Emptying my little writing desk today, packing up books and photos and old cards from my parents and grandmother, I stumbled across some diaries. I knew I would be in trouble, but ended up losing a good couple of hours to re-reading the turmoil of my twenties. Perhaps not the best idea. In one of them, I found a clipped out copy of Billy Collins’s poem, “Forgetfulness,” which (ironically) I had forgotten I had loved so very long ago. (Maybe it’s just that you forget how quickly time passes? You imagine you’ve only known of a poem or poet for a little while, when, in fact, it’s been over twenty years since you made their acquaintance, since they laid hold of your heart and mind.) Finding that poem made me smile….here’s a lovely rendition you can enjoy:

I love the line “It is as if, one by one, the memories that you used to harbour/decided to retire to the southern hemisphere of the brain,/to a little fishing village where there are no phones.” I feel as if, as I grow older, this happens more and more. I often speak, to my classes, about how memory works in literature. Memory is a tricky thing; it causes you to glorify a person or circumstance, or to paint it in shades of something darker, but it never really captures what it was truly like in the moment. Perhaps that is why so many authors and poets are always drawn to memory, as moths to a flame. It offers us fertile ground for creativity.

I stumbled across old diaries. I should’ve left them closed, but the pull was too intense. I felt like I was pulled into a planet’s gravity field, helpless to do anything but take a trip through time and sit in the soup of nostalgia for part of the late afternoon. It was like opening Pandora’s Box.

What I found, what I learned, was that I was an independent thinker, too, in my twenties, but oh so uncertain about love. Reading my entries, I felt like kicking the ass of the ‘girl who once was,’ as if I could shout at her and say “No, he’s a baddy!” or “What were you thinking?!” A couple of times, I think I even shook my head in disbelief as I read the words I had written almost twenty years ago. How could I have been so daft? Poetically speaking, I fell in love (truly) about three times in my twenties. A couple of others were “Oh, I fancy him!” sort of things. They were all very nice men, but reading the diaries made me realize that at least a couple of them told me that I was ‘complex’ or ‘intriguing.’ Only now, decades later, can I see how damning that word was for the future of a love relationship. Sometimes, I was more of a quasi-girlfriend….someone to take out to plays or concerts, someone to have thought provoking conversations with…

I think of Collins and his poem. That final stanza always does me in….

No wonder you rise in the middle of the night
to look up the date of a famous battle in a book on war.
No wonder the moon in the window seems to have drifted
out of a love poem that you used to know by heart.

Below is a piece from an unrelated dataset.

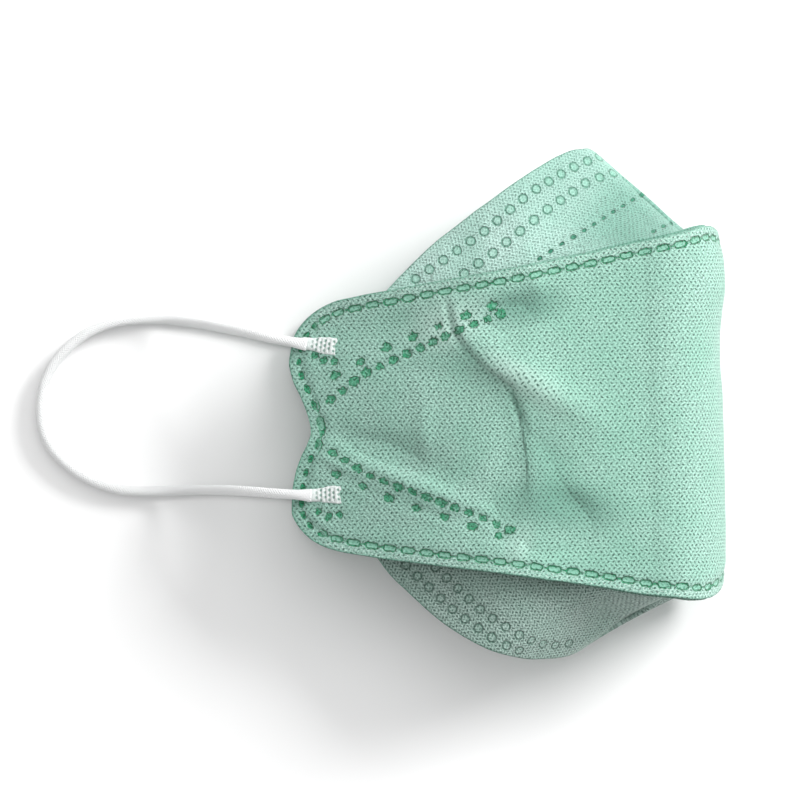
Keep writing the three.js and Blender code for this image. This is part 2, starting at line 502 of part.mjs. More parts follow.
// A loop's flattened end, welded on the outer face of a lobe; it follows the cloth
function loopEnd(side, up, turn, name, material) {
  const x = EAR_X + END_INSET, y = LOOP_MIDDLE + up * LOOP_SPREAD / 2;
  const a = turn * Math.PI / 180, cols = 5, rows = 4;
  const top = [], bottom = [];
  for (let i = 0; i < cols; i++) {
    const along = END_LENGTH * (i / (cols - 1)), share = i / (cols - 1);
    const wide = END_WIDTH * (0.78 + 0.22 * Math.sin(Math.PI * Math.min(1, share * 0.9)));
    for (let j = 0; j < rows; j++) {
      const across = wide * (j / (rows - 1) - 0.5);
      const px = x + along * Math.cos(a) - across * Math.sin(a);
      const py = y + along * Math.sin(a) + across * Math.cos(a);
      const u = side * (PLAN_START - px);
      top.push(inside(u, py, -(CLOTH / 2 + GAP + END_THICK)).point);
      bottom.push(inside(u, py, -(CLOTH / 2 + GAP)).point);
    }
  }
  const points = [...top, ...bottom], faces = [], n = cols * rows;
  const quad = (p, q, r, s) => faces.push(p, q, r, p, r, s);
  for (let i = 0; i + 1 < cols; i++) {
    for (let j = 0; j + 1 < rows; j++) {
      const p = i * rows + j;
      quad(p, p + rows, p + rows + 1, p + 1);
      quad(n + p, n + p + 1, n + p + rows + 1, n + p + rows);
    }
  }
  for (let i = 0; i + 1 < cols; i++) {
    const p = i * rows, q = p + rows - 1;
    quad(p + rows, p, n + p, n + p + rows);
    quad(q, q + rows, n + q + rows, n + q);
  }
  for (let j = 0; j + 1 < rows; j++) {
    const q = (cols - 1) * rows + j;
    quad(j, j + 1, n + j + 1, n + j);
    quad(q + 1, q, n + q, n + q + 1);
  }
  return meshOf(points, faces, name, material);
}

const cloth = (colour) => new THREE.MeshStandardMaterial({ color: colour, roughness: 0.9, metalness: 0 });
const elastic = () => new THREE.MeshStandardMaterial({ color: 0xe9ecec, roughness: 0.8, metalness: 0 });

const group = new THREE.Group();
group.add(centrePanel(cloth(0x9fd6bd)));
group.add(innerPanel(nosePanel, cloth(0xaee0ca)));
group.add(innerPanel(chinPanel, cloth(0x93bda8)));
group.add(loopEnd(1, 1, -8, "near_loop_upper_end", elastic()));
group.add(loopEnd(1, -1, 0, "near_loop_lower_end", elastic()));
group.add(loopEnd(-1, 1, -8, "far_loop_upper_end", elastic()));
group.add(loopEnd(-1, -1, 0, "far_loop_lower_end", elastic()));
group.add(loopCord(nearLoopRoute, "near_ear_loop", elastic()));
group.add(loopCord(farLoopRoute, "far_ear_loop", elastic()));
export default group;
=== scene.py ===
"""A fold-flat respirator of green nonwoven, half folded and lying on its side."""
import math
from functools import partialmethod
import bpy
import numpy as np
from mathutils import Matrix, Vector


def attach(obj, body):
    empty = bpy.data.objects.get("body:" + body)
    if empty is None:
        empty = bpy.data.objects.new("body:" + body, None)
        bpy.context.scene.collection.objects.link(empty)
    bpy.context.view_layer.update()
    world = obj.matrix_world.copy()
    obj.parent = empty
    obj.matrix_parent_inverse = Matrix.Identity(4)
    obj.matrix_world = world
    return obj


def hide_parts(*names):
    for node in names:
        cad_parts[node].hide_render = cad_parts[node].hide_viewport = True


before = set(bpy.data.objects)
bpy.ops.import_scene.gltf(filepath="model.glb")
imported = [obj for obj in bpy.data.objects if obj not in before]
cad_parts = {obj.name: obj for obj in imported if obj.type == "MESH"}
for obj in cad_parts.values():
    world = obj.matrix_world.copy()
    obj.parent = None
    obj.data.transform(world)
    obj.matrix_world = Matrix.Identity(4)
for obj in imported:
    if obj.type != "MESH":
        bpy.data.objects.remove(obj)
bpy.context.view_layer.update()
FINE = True
MM = 0.001

# Sizes of the part's source, in millimetres
HALF_LENGTH = 104.5  # flat length of half the centre panel, front fold to ear end
HALF_HEIGHT = 40.7  # half the height of the centre panel at the front
CLOTH = 1.0  # the three-layer cloth
GAP = 0.3  # between touching cloths
FOLD_RADIUS = 16.5  # the front fold of the centre panel
FOLD_X = 31  # where the front fold ends and the sides begin
FOLD_Z = 17  # height of the front fold's axis
SIDE_HEIGHT = 38  # the near side's crest above the surface
CORD = 2.2  # elastic cord across
LOOP_REACH = 56.5  # how far the loops reach past the ear end
LOOP_SPREAD = 33.2  # between the two welds of a loop
LOOP_MIDDLE = 1.4  # the middle of the two welds over the panel's middle line
END_LENGTH = 5.4  # the flattened end of a loop
END_INSET = 4.7  # from the ear end to where the flattened end begins
ARCH = 1.5  # how much the near side falls from its middle to its rims
PEEK = 0.35  # how far the inner panels' rims show past the centre panel's
HINGE_FADE = 9  # how far from its hinge a free part takes up its own slope
OPENING = 3.0  # how far the free parts stand off the ear lobes at most
RIDGE_RADIUS = 5.0  # round of the inner panels' ridges
TENT_HEIGHT = 11.5  # how far the cloth slopes down from a ridge before it runs level
LAY = np.array([-0.5, -3.2, 0.0])  # middle of the body's box over the origin
LAYER = CLOTH + GAP
FOLD_RUN = FOLD_RADIUS * math.pi / 2
PLAN_START = FOLD_X + FOLD_RUN  # plan x = PLAN_START - run on the sides
EAR_X = PLAN_START - HALF_LENGTH  # the ear end in plan
NEAR_LOBE_Z = 0.763 * SIDE_HEIGHT  # a cord's middle on the near lobes
FAR_CORD_Z = CORD / 2 + 0.05  # the far cord's middle, on the surface
NEAR_CORD_Z = FAR_CORD_Z + CORD + GAP  # the near cord's middle, on the far cord

# Sizes that only the scene has, in millimetres
RIM_WELD = 2.45  # the rim weld's middle inside the rim
RIM_PITCH = 4.07  # links of the rim weld
EAR_PITCH = 3.6  # bars of the weld along the ear end
LOBE_PITCH = 3.2  # welds of the lobes' inner rows
LOBE_OUTER_PITCH = 6.3  # and of their outer rows
LOBE_DENT = 0.42  # how deep those welds are
RING_PITCH = 3.65  # rings of the inner panels
RING_DENT_PITCH = 3.6  # and their dents
RING_DENT = 0.16
CREASE_DEPTH = 1.25  # the sharp valley along the crease
CREASE_WIDTH = 0.70
CENTRE_WEAVE = (1.10, 0.77)  # between pits in a row, and between rows
INNER_WEAVE = (0.86, 0.66)
END_WIDTH = 3.5  # the knit of a loop's flattened end
END_LIFT = 0.06  # how far it lies off the cloth
END_PRESS = 4.0  # length over which a cord flattens towards its weld
KNIT_PITCH = 1.05  # holes in a row of the knit
KNIT_ROW = 0.95
MAP_END = 9.0  # the largest distance that the maps hold


def table(columns, rows):
    return {c: np.array(v, float) for c, v in zip(columns.split(), zip(*rows))}


# Heights of the two sides, shares of SIDE_HEIGHT, at shares of HALF_LENGTH from the front
SIDE_SECTIONS = table("run near far", [
    (0.248, 0.882, 0.0132), (0.334, 0.925, 0.0132), (0.43, 0.968, 0.0132), (0.506, 1, 0.0132),
    (0.564, 1, 0.0132), (0.64, 0.968, 0.0132), (0.736, 0.908, 0.024), (0.832, 0.84, 0.05),
    (0.927, 0.77, 0.077), (1.01, 0.705, 0.095),
])

# Rim of the centre panel, laid flat: top from the front fold to the ear lobe, the ear
# end with its notch, and the bottom. run: share of HALF_LENGTH, rise: share of HALF_HEIGHT
TOP_RIM = table("run rise", [
    (0, 0.972), (0.05, 1), (0.082, 1.012), (0.112, 1.006), (0.168, 0.977), (0.234, 0.948), (0.29, 0.922),
    (0.354, 0.89), (0.417, 0.864), (0.49, 0.83), (0.56, 0.803), (0.63, 0.778), (0.7, 0.752), (0.795, 0.715),
    (0.833, 0.702), (0.865, 0.687), (0.897, 0.672), (0.922, 0.648), (0.948, 0.61), (0.972, 0.553),
    (0.988, 0.492), (0.996, 0.418), (1.001, 0.339),
])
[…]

How beautiful is that??? I wish I could write something that profound. Going through things here in the house has made me think about how I had forgotten certain conversations, or scents, or emotions, that once were so overwhelmingly vibrant and now only just seem like blurred essences. Reading the diary entries made me realize that time flies, and that there’s a reason why that cliche is true. It does. It flies like a raven with its wings outstretched, buffetted by rough winds over time.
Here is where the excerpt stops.